- INSTRUCTION:
From the listing below, copy only the lines from the line that contains "placed() port_body();" to the line that contains "CENTRE_X, CENTRE_Y = -4.5, 7.45", counting those two lines as part of the copy.

────────────────

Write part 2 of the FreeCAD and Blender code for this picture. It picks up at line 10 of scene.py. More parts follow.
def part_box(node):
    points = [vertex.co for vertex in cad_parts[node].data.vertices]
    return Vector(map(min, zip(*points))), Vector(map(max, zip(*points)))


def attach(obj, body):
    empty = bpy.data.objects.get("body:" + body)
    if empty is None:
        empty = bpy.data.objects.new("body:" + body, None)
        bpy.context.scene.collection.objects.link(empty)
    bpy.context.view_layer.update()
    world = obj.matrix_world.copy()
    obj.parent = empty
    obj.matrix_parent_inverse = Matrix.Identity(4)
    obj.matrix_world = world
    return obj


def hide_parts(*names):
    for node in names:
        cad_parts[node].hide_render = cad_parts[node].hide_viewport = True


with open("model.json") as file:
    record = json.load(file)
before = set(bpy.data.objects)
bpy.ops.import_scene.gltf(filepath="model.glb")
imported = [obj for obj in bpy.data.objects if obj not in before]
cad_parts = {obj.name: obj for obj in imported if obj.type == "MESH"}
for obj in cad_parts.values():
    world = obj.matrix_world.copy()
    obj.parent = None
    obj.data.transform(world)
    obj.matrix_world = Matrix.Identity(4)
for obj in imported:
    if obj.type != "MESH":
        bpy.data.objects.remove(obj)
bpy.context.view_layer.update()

────────────────

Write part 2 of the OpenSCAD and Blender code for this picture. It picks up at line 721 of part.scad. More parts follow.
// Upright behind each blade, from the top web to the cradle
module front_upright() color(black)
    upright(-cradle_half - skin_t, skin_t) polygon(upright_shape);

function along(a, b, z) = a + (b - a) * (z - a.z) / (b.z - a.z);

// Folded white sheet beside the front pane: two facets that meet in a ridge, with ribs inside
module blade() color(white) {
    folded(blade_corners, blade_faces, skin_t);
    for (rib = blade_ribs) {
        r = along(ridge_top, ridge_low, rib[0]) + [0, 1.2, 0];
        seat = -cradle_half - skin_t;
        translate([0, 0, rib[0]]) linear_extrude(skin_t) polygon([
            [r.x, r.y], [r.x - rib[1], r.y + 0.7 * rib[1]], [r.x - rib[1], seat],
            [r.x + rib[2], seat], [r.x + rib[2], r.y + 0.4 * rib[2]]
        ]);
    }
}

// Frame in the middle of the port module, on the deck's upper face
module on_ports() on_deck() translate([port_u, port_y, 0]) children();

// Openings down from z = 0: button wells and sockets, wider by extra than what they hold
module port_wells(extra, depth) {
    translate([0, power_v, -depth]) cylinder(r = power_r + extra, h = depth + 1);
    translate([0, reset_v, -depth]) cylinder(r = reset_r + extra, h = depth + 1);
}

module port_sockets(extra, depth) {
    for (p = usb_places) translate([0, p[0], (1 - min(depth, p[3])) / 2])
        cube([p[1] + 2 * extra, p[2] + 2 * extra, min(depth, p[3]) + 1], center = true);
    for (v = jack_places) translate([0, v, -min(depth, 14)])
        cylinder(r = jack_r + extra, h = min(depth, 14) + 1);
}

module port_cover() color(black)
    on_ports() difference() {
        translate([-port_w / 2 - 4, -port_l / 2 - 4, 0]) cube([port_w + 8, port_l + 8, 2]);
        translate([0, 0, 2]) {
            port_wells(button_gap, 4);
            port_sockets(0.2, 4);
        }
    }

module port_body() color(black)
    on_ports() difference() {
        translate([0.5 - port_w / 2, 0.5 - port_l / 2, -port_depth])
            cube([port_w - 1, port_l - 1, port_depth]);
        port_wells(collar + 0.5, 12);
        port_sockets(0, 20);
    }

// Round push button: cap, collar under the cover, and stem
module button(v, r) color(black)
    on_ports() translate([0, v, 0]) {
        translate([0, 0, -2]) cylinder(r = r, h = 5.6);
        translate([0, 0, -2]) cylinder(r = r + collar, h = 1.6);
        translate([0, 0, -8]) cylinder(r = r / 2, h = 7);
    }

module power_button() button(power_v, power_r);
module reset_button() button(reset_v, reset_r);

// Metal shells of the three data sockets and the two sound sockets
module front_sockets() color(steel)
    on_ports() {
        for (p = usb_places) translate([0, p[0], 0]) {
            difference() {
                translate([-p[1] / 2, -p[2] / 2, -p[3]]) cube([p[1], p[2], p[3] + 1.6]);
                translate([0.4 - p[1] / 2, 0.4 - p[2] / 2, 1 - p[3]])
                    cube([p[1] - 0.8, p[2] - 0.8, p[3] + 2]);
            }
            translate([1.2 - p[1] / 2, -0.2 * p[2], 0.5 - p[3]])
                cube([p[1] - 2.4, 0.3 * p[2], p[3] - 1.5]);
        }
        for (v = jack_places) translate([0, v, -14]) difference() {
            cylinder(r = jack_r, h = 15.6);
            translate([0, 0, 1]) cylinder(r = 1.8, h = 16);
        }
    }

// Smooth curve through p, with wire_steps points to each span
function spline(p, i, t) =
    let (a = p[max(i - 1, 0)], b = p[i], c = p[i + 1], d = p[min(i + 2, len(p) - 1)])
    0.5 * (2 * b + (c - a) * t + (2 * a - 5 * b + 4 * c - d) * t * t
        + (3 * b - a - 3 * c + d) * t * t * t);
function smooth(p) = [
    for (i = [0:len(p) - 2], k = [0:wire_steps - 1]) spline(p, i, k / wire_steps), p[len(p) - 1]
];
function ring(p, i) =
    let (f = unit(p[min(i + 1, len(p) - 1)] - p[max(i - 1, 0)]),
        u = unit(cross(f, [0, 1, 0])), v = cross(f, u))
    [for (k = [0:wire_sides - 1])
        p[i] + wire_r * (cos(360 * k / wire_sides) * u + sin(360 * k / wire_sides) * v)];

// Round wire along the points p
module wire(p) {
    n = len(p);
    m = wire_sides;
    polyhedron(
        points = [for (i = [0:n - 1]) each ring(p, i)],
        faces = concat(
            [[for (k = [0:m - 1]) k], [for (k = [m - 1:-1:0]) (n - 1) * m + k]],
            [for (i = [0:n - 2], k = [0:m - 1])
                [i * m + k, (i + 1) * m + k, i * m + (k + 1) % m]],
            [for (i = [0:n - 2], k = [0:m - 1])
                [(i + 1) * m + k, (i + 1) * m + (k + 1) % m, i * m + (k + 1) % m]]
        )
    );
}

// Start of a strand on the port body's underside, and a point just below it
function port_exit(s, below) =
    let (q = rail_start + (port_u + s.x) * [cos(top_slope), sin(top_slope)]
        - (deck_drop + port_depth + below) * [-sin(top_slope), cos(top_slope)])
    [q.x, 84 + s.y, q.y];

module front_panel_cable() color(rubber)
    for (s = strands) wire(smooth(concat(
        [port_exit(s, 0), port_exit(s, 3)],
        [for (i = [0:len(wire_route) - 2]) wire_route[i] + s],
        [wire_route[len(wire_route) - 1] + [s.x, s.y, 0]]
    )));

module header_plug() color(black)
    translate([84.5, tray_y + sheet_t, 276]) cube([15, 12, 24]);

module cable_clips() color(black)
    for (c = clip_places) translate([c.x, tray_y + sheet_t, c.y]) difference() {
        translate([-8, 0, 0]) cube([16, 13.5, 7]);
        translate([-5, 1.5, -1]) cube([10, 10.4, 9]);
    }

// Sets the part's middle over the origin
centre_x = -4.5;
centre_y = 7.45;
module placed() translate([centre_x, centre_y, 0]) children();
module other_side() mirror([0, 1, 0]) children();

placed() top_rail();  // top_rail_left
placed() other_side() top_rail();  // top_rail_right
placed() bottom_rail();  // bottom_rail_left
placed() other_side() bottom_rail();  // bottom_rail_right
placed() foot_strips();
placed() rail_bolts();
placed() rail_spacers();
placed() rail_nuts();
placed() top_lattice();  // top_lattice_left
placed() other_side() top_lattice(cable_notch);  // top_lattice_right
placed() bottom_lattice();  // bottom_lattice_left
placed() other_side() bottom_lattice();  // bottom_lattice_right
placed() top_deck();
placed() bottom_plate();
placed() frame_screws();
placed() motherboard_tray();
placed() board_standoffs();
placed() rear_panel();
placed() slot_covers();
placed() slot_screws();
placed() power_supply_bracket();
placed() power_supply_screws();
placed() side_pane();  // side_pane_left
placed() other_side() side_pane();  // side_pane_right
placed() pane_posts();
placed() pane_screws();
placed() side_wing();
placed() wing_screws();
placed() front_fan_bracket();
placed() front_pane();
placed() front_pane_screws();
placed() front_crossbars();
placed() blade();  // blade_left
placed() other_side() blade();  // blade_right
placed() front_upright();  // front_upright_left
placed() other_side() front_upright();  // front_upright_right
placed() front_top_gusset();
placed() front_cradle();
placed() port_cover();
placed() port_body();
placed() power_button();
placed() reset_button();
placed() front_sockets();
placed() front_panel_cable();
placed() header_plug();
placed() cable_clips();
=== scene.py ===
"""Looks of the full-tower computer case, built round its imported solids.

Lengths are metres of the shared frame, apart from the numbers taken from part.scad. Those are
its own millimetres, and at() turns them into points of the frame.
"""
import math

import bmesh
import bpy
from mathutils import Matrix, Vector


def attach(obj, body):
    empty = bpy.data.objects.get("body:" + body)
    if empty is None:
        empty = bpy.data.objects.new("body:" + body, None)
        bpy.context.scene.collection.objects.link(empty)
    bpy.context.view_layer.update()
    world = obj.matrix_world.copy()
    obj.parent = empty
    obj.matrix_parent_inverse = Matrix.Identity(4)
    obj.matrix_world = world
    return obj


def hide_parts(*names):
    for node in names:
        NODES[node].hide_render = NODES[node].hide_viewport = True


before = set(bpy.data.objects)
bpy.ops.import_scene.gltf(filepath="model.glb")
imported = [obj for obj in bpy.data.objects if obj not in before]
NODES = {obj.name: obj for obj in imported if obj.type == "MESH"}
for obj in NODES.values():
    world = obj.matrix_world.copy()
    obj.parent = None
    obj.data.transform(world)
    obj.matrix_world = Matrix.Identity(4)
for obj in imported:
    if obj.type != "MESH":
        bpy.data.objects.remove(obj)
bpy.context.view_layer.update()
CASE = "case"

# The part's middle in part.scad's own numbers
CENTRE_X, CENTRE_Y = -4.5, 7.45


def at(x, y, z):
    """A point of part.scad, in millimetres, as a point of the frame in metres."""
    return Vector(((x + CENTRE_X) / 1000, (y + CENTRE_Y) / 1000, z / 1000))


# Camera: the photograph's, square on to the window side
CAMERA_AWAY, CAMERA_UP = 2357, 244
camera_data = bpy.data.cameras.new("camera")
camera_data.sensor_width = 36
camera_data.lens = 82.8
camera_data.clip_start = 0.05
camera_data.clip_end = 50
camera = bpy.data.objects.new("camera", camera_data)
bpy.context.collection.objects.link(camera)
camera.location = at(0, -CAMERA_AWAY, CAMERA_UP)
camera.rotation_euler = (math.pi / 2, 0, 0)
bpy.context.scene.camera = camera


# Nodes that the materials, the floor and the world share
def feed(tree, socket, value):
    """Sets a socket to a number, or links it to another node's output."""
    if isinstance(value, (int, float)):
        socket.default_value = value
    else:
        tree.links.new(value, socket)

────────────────

- TASK RESPONSE:
placed() port_body();
placed() power_button();
placed() reset_button();
placed() front_sockets();
placed() front_panel_cable();
placed() header_plug();
placed() cable_clips();
=== scene.py ===
"""Looks of the full-tower computer case, built round its imported solids.

Lengths are metres of the shared frame, apart from the numbers taken from part.scad. Those are
its own millimetres, and at() turns them into points of the frame.
"""
import math

import bmesh
import bpy
from mathutils import Matrix, Vector


def attach(obj, body):
    empty = bpy.data.objects.get("body:" + body)
    if empty is None:
        empty = bpy.data.objects.new("body:" + body, None)
        bpy.context.scene.collection.objects.link(empty)
    bpy.context.view_layer.update()
    world = obj.matrix_world.copy()
    obj.parent = empty
    obj.matrix_parent_inverse = Matrix.Identity(4)
    obj.matrix_world = world
    return obj


def hide_parts(*names):
    for node in names:
        NODES[node].hide_render = NODES[node].hide_viewport = True


before = set(bpy.data.objects)
bpy.ops.import_scene.gltf(filepath="model.glb")
imported = [obj for obj in bpy.data.objects if obj not in before]
NODES = {obj.name: obj for obj in imported if obj.type == "MESH"}
for obj in NODES.values():
    world = obj.matrix_world.copy()
    obj.parent = None
    obj.data.transform(world)
    obj.matrix_world = Matrix.Identity(4)
for obj in imported:
    if obj.type != "MESH":
        bpy.data.objects.remove(obj)
bpy.context.view_layer.update()
CASE = "case"

# The part's middle in part.scad's own numbers
CENTRE_X, CENTRE_Y = -4.5, 7.45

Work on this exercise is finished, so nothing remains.